Los soldados entraron al salón… arrollándolo todo; a su tren venía un joven moreno de ojos negros como relámpagos: era Peraza. Corría de uno a otro extremo, con pistola en mano, un joven de cabellos rubios: era Moret… Y formaba en aquella vanguardia don Filomeno Bravo, gobernador de Colima después. Aquella terrible columna, con sus armas cargadas hizo alto frente a la puerta del cuarto… y sin más espera y sin saber quién daba las voces de mando, oímos distintamente: «¡Al hombro! ¡Presenten! Preparen! ¡Apunten!…»
Como tengo dicho el señor Juárez estaba en la puerta del cuarto; a la vez de «apunten», se asió del pestillo de la puerta, hizo hacia atrás su cabeza y esperó…
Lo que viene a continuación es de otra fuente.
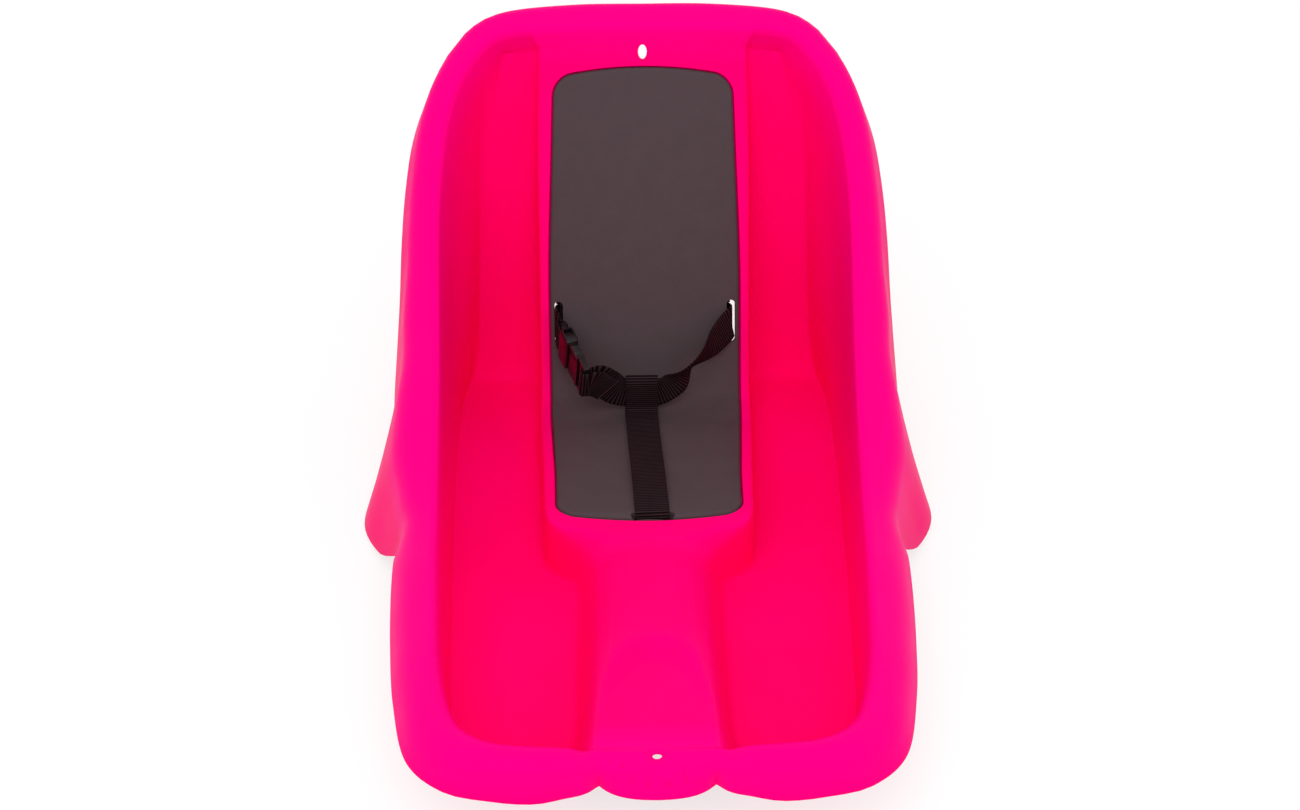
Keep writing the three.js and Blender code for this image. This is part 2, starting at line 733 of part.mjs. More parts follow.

Los rostros feroces de los soldados, su ademán, la conmoción misma, lo que yo amaba a Juárez… yo no sé… se apoderó de mí algo de vértigo o de cosa de que no me puedo dar cuenta… Rápido como el pensamiento, tomé al señor Juárez de la ropa, lo puse a mi espalda, lo cubrí con mi cuerpo… abrí mis brazos… y ahogando la voz de «fuego» que tronaba en aquel instante, grité: «¡Levanten esas armas!, ¡levanten esas armas!, ¡los valientes no asesinan…!» y hablé, hablé, yo no sé qué hablaba en mí que me ponía alto y poderoso, y veía entre una nube de sangre, pequeño todo lo que me rodeaba; sentía que lo subyugaba, que desbarataba el peligro, que lo tenía a mis pies… Repito que yo hablaba, y no puedo darme cuenta de lo que dije… a medida que mi voz sonaba, la actitud de los soldados cambiaba… un viejo de barbas canas que tenía al frente, y con quien me encaré diciéndole: «¿Quieren sangre? ¡bébanse la mía…!» alzó el fusil… los otros hicieron lo mismo… Entonces vitoreé a Jalisco.
Los soldados lloraban, protestando que no nos matarían y así se retiraron como por encanto… Bravo se pone de nuestro lado. Juárez se abrazó de mí… mis compañeros me rodeaban, llamándome su salvador y salvador de la Reforma… mi corazón estalló en una tempestad de lágrimas.
Guillermo Prieto, 1858 (Obra completas).
Guillermo Prieto Pradillo, Ciudad de México, 10 de febrero de 1818–Tacubaya, 2 de marzo de 1897; más conocido simplemente como Guillermo Prieto, fue un poeta y político mexicano del siglo XIX.